Market Matching and Causal Impact Inference

Description

For a given test market find the best matching control markets using time series matching and analyze the impact of an intervention (prospective or historical). The intervention could be be a marketing event or some other local business tactic that is being tested. The package utilizes dynamic time warping to do the matching and the CausalImpact package to analyze the causal impact. In fact, MarketMatching is simply a wrapper and workflow for those two packages. MarketMatching does not provide any functionality that cannot be found in these packages but simplifies the workflow of using dtw and CausalImpact together. In addition, if you don't already have a set of test markets to match, 'MarketMatching' can provide suggested test/control market pairs using the 'suggest_market_splits' option in the ‘best_matches()' function. Also, the 'test_fake_lift()' function provides pseudo prospective power analysis if you’re using the 'MarketMatching' package to create your test design (i.e., not just doing the post inference).

Details

The MarketMatching package can be used to perform the following analyses:

- For all markets in the input dataset, find the best control markets using time series matching.

- Given a test market and a matching control market (from above), analyze the causal impact of an intervention.

- Create optimal test/control market splits and run pseudo prospective power analyses.

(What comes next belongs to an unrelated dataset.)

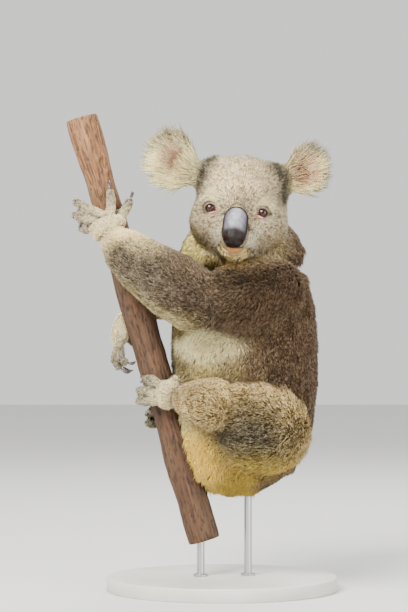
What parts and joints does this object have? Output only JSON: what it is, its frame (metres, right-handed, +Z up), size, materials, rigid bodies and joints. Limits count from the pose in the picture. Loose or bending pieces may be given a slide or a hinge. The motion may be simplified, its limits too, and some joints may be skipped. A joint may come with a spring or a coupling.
{
  "type": "koala figure on a perch",
  "caption": "Life-size still figure of a koala clinging with hands and feet to a leaning cut trunk, held up by rods on a flat round base.",
  "frame": {"origin": "centre of the flat underside of the stand's round base", "axes": "+Z up, -Y the way the face looks, -X the way the koala's chest and the trunk's lean point, +X towards its back"},
  "size_m": [0.353, 0.3, 0.6196],
  "materials": {
    "fur_grey": "dense matt fur, grey with light tips",
    "fur_brown": "dense matt fur, brown-grey with dark roots",
    "fur_pale": "short matt fur, pale grey to cream",
    "nose_leather": "bare skin, satin",
    "eye": "wet gloss",
    "claw_horn": "dark horn, satin",
    "bark": "smooth reddish bark",
    "base_paint": "plain satin paint",
    "rod_steel": "brushed"
  },
  "bodies": {
    "root": {"claw_left_foot_2": "claw_horn", "claw_left_foot_3": "claw_horn", "claw_left_foot_4": "claw_horn", "claw_left_foot_5": "claw_horn", "claw_left_hand_1": "claw_horn", "claw_left_hand_2": "claw_horn", "claw_left_hand_3": "claw_horn", "claw_left_hand_4": "claw_horn", "claw_left_hand_5": "claw_horn", "claw_right_foot_2": "claw_horn", "claw_right_foot_3": "claw_horn", "claw_right_foot_4": "claw_horn", "claw_right_foot_5": "claw_horn", "claw_right_hand_1": "claw_horn", "claw_right_hand_2": "claw_horn", "claw_right_hand_3": "claw_horn", "claw_right_hand_4": "claw_horn", "claw_right_hand_5": "claw_horn", "ear_left": "fur_pale", "ear_right": "fur_pale", "eye_left": "eye", "eye_right": "eye", "head": "fur_grey", "left_foot": "fur_pale", "left_forearm": "fur_grey", "left_hand": "fur_pale", "left_shank": "fur_grey", "left_thigh": "fur_grey", "left_upper_arm": "fur_brown", "neck": "fur_brown", "nose": "nose_leather", "perch": "bark", "right_foot": "fur_pale", "right_forearm": "fur_grey", "right_hand": "fur_pale", "right_shank": "fur_grey", "right_thigh": "fur_grey", "right_upper_arm": "fur_brown", "stand_base": "base_paint", "stand_rod_perch": "rod_steel", "stand_rod_rump": "rod_steel", "torso": "fur_brown"}
  },
  "joints": []
}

The package utilizes the dtw package in CRAN to do the time series matching, and the CausalImpact package to do the inference. (Created by Kay Brodersen at Google). For more information about the CausualImpact package, see the following reference:

CausalImpact version 1.0.3, Brodersen et al., Annals of Applied Statistics (2015). http://google.github.io/CausalImpact/

The MarketMatching has two separate functions to perform the tasks described above:

- best_matches(): This function finds the best matching control markets for all markets in the input dataset. If you don't know the test markets the function can also provide suggested optimized test/control pairs.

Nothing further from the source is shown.